▸ **Aim of the task**
Wherever the word "context" appears in a line, extract that line.

--*--

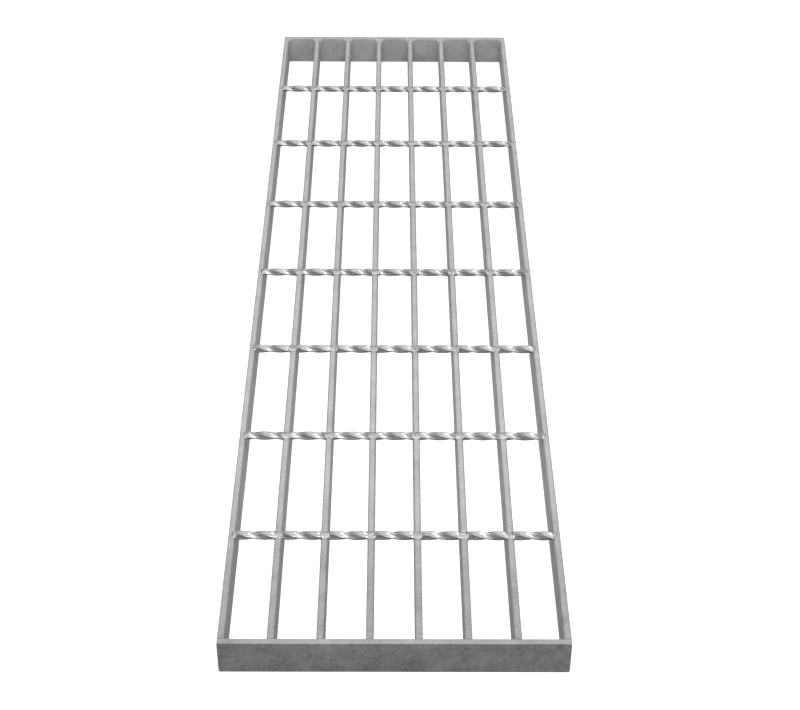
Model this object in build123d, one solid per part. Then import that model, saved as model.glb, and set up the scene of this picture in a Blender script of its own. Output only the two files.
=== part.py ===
from build123d import *
import math
import os

# Steel grating panel for a stair tread or a short walkway, in millimetres.
# X runs across the panel, Y along the bearing bars from the front end to the rear end, Z up.
# The origin is at the middle of the underside.

# Panel
panel_length = 800.0
bar_count = 8
bar_pitch = 30.0

# Bearing bars, flat bars stood on edge, with softened long edges
bar_depth = 25.0
bar_thickness = 4.5
bar_edge_break = 0.9

# End bands, flat bars across both ends of the bearing bars
band_thickness = 4.5
band_corner_cut = 1.2
band_edge_break = 0.5

# Cross rods, square rods twisted cold, with the angle that each rod's square has at the first bar.
# They end inside the outer bars, where the forged end falls nearly to the bar's top.
rod_pitch = 100.0
first_rod_from_front = 95.2
least_gap_behind_last_rod = 50.0
rod_side = 4.3
rod_turn_length = 60.0
rod_start_angles = [5.0, 42.0, 18.0, 64.0, 54.0, 51.0, 52.0]
rod_height_above_bars = 2.4
rod_end_inset = 2.25
facet_rows_per_span = 6

# Forged crossings, where each hot rod is pressed a little over half its depth into the top of every bar
forging_width = 5.6
forging_flattening = 0.4
forging_top_break = 1.2
forging_root_break = 1.7
forged_end_height = 0.7
flash_length = 0.9

# Weld beads in the corners between the bars and the end bands
weld_leg_on_bar = 3.2
weld_leg_on_band = 2.2
weld_bulge = 0.35
weld_length = 11.0
weld_run_out = 3.5
weld_run_out_share = 0.5
front_weld_below_top = 6.0

# Places worked out from the sizes above
panel_width = (bar_count - 1) * bar_pitch + bar_thickness
bar_length = panel_length - 2 * band_thickness
bar_places = [(index - (bar_count - 1) / 2) * bar_pitch for index in range(bar_count)]
rod_reach = rod_side / math.sqrt(2)
rod_half_length = bar_places[-1] + bar_thickness / 2 - rod_end_inset
rod_axis_height = bar_depth + rod_height_above_bars - rod_reach
forging_height = bar_depth + rod_height_above_bars - forging_flattening
rod_count = 1 + int((panel_length - first_rod_from_front - least_gap_behind_last_rod) // rod_pitch)
rod_places = [first_rod_from_front - panel_length / 2 + index * rod_pitch for index in range(rod_count)]


def skin(rings):
    """A closed solid through rings of points, with two flat facets between each pair of neighbours."""
    faces = [Face(Wire.make_polygon(rings[0])), Face(Wire.make_polygon(rings[-1]))]
    for near, far in zip(rings, rings[1:]):
        for index in range(len(near)):
            following = (index + 1) % len(near)
            faces.append(Face(Wire.make_polygon([near[index], near[following], far[index]])))
            faces.append(Face(Wire.make_polygon([near[following], far[following], far[index]])))
    return Solid(Shell(faces)).clean()


def forging_outline(top, top_break):
    """Eight (y, z) points of a crossing, about a rod at y = 0, in order of their angle from +Y to +Z."""
    side = forging_width / 2
    root = rod_axis_height - rod_reach
    return [
        (side, top - top_break),
        (side - top_break, top),
        (top_break - side, top),
        (-side, top - top_break),
        (-side, root + forging_root_break),
        (forging_root_break - side, root),
        (side - forging_root_break, root),
        (side, root + forging_root_break),
    ]


def bearing_bar(bar_x):
    """A flat bar on edge, with a notch in its top edge for each cross rod, as far as the rod reaches."""
    section = chamfer(Rectangle(bar_thickness, bar_depth).vertices(), bar_edge_break)
    bar = Pos(bar_x, 0, bar_depth / 2) * extrude(Plane.XZ * section, bar_length / 2, both=True)
    for rod_y in rod_places:
        points = outline_ring(forging_outline(forging_height, forging_top_break), 0, rod_y, 0)
        bar -= extrude(make_face(Polyline(points, close=True)), rod_half_length, dir=(1, 0, 0), both=True)
    return bar


def outline_ring(outline, x, rod_y, first):
    """The points of a forged outline at one x, in order from the one numbered first."""
    ordered = [outline[(index + first) % len(outline)] for index in range(len(outline))]
    return [Vector(x, rod_y + y, z) for y, z in ordered]


def twist_angle(x, start_angle):
    """The angle about +X, in degrees, to which the square rod has turned at one x."""
    return start_angle + 360 * (x - bar_places[0]) / rod_turn_length


def twisted_ring(x, rod_y, start_angle, lag):
    """The corners and side middles of the twisted square at one x, lag eighths of a turn behind."""
    ring = []
    for eighth in range(-lag, 8 - lag):
        angle = math.radians(twist_angle(x, start_angle) + 45 * eighth)
        reach = rod_side / 2 if eighth % 2 else rod_reach
        ring.append(Vector(x, rod_y + reach * math.cos(angle), rod_axis_height + reach * math.sin(angle)))
    return ring


def nearest_outline_point(angle):
    """The number of the crossing's outline point that lies nearest to an angle."""
    return round((angle - 22.5) / 45)


def rod_rings(rod_y, start_angle):
    """The rings of points along a rod: two at each bar, and the rows of the twisted span after it."""
    half_bar = bar_thickness / 2
    crossing = forging_outline(forging_height, forging_top_break)
    forged_end = forging_outline(bar_depth + forged_end_height, forged_end_height)
    first = 0
    rings = [outline_ring(forged_end, -rod_half_length, rod_y, first)]
    for bar_x, next_bar_x in zip(bar_places, bar_places[1:]):
        if bar_x > bar_places[0]:
            rings.append(outline_ring(crossing, bar_x - half_bar, rod_y, first))
        rings.append(outline_ring(crossing, bar_x + half_bar, rod_y, first))
        span_start = bar_x + half_bar + flash_length
        span_end = next_bar_x - half_bar - flash_length
        lag = nearest_outline_point(twist_angle(span_start, start_angle)) - first
        for row in range(facet_rows_per_span + 1):
            x = span_start + (span_end - span_start) * row / facet_rows_per_span
            rings.append(twisted_ring(x, rod_y, start_angle, lag))
        first = nearest_outline_point(twist_angle(span_end, start_angle)) - lag
    rings.append(outline_ring(crossing, bar_places[-1] - half_bar, rod_y, first))
    rings.append(outline_ring(forged_end, rod_half_length, rod_y, first))
    return rings


def cross_rod(rod_y, start_angle):
    """A twisted square rod, forged to the crossing's outline in every bar, that ends in the outer bars."""
    return skin(rod_rings(rod_y, start_angle))


def end_band(middle_y):
    """A flat bar on edge across the ends of the bearing bars, with its corners and edges dressed."""
    outline = chamfer(Rectangle(panel_width, bar_depth).vertices(), band_corner_cut)
    plate = Pos(0, middle_y, bar_depth / 2) * extrude(Plane.XZ * outline, band_thickness / 2, both=True)
    rims = plate.faces().filter_by(Axis.Y).edges()
    return chamfer(rims, band_edge_break)


def weld_ring(corner_x, corner_y, toward_x, toward_y, z, share):
    """The section of a weld bead at one height: its corner, its two toes and its bulged middle."""
    along_band = toward_x * weld_leg_on_band * share
    along_bar = toward_y * weld_leg_on_bar * share
    bulge = weld_bulge * share
    return [
        Vector(corner_x, corner_y, z),
        Vector(corner_x + along_band, corner_y, z),
        Vector(corner_x + along_band / 2 + toward_x * bulge, corner_y + along_bar / 2 + toward_y * bulge, z),
        Vector(corner_x, corner_y + along_bar, z),
    ]


def weld_bead(corner_x, corner_y, toward_x, toward_y, top):
    """An upright fillet bead in the corner between a bar's side and a band, running out at both ends."""
    bottom = top - weld_length
    stations = [
        (top, weld_run_out_share),
        (top - weld_run_out / 3, 1.0),
        (bottom + weld_run_out, 1.0),
        (bottom, weld_run_out_share),
    ]
    return skin([weld_ring(corner_x, corner_y, toward_x, toward_y, z, share) for z, share in stations])


def bar_welds(bar_x, corner_y, toward_y, top):
    """The beads at one end of a bar, on each of its sides that faces another bar."""
    beads = []
    if bar_x > bar_places[0]:
        beads.append(weld_bead(bar_x - bar_thickness / 2, corner_y, -1, toward_y, top))
    if bar_x < bar_places[-1]:
        beads.append(weld_bead(bar_x + bar_thickness / 2, corner_y, 1, toward_y, top))
    return Compound(children=beads)


parts = {}
for number, bar_x in enumerate(bar_places, 1):
    parts[f"bearing_bar_{number}"] = bearing_bar(bar_x)
    parts[f"rear_weld_{number}"] = bar_welds(bar_x, bar_length / 2, -1, bar_depth)
    parts[f"front_weld_{number}"] = bar_welds(bar_x, -bar_length / 2, 1, bar_depth - front_weld_below_top)
for number, rod_y in enumerate(rod_places, 1):
    start_angle = rod_start_angles[(number - 1) % len(rod_start_angles)]
    parts[f"cross_rod_{number}"] = cross_rod(rod_y, start_angle)
parts["front_end_band"] = end_band((band_thickness - panel_length) / 2)
parts["rear_end_band"] = end_band((panel_length - band_thickness) / 2)

os.makedirs("parts", exist_ok=True)
for name, shape in parts.items():
    export_step(shape, f"parts/{name}.step")
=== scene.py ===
import math

import bmesh
import bpy
from mathutils import Matrix, Vector, noise


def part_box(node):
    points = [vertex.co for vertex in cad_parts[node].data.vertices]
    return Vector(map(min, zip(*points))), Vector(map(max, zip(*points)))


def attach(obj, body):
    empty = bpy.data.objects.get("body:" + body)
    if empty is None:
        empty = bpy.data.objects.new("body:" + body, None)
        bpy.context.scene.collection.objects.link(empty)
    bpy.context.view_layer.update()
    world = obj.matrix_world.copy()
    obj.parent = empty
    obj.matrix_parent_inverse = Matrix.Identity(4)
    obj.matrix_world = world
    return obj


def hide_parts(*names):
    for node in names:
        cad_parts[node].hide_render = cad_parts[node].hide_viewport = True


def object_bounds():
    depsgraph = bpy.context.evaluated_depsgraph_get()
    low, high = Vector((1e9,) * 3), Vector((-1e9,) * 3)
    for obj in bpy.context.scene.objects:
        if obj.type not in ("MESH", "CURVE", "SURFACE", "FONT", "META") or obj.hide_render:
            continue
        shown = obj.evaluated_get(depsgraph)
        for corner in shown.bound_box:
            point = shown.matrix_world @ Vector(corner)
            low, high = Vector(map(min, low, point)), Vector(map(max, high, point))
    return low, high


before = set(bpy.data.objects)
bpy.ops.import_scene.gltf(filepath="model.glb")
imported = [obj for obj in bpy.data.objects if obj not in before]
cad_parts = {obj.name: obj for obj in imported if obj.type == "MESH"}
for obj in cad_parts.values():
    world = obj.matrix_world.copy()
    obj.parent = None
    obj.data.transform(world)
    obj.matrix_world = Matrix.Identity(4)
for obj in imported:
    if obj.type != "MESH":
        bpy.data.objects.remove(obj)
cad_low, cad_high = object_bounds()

# A galvanised steel grating: every CAD piece is replaced by one with its finished surface.
# The axes are the frame's: X across the panel, Y along the bars from the front end to the rear, Z up.
MM = 0.001

# Camera, solved from the edges of the panel in the photograph, with its angles in degrees
CAMERA_PLACE = Vector((-2.5, -1107.3, 781.6)) * MM
CAMERA_PITCH = 37.268
CAMERA_YAW = -0.379
CAMERA_ROLL = 0.395
CAMERA_LENS = 76.41
CAMERA_SENSOR = 36
CAMERA_NEAR = 0.05
CAMERA_FAR = 50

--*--

▸ **Full answer**
        bpy.context.scene.collection.objects.link(empty)
    bpy.context.view_layer.update()
    depsgraph = bpy.context.evaluated_depsgraph_get()
    for obj in bpy.context.scene.objects:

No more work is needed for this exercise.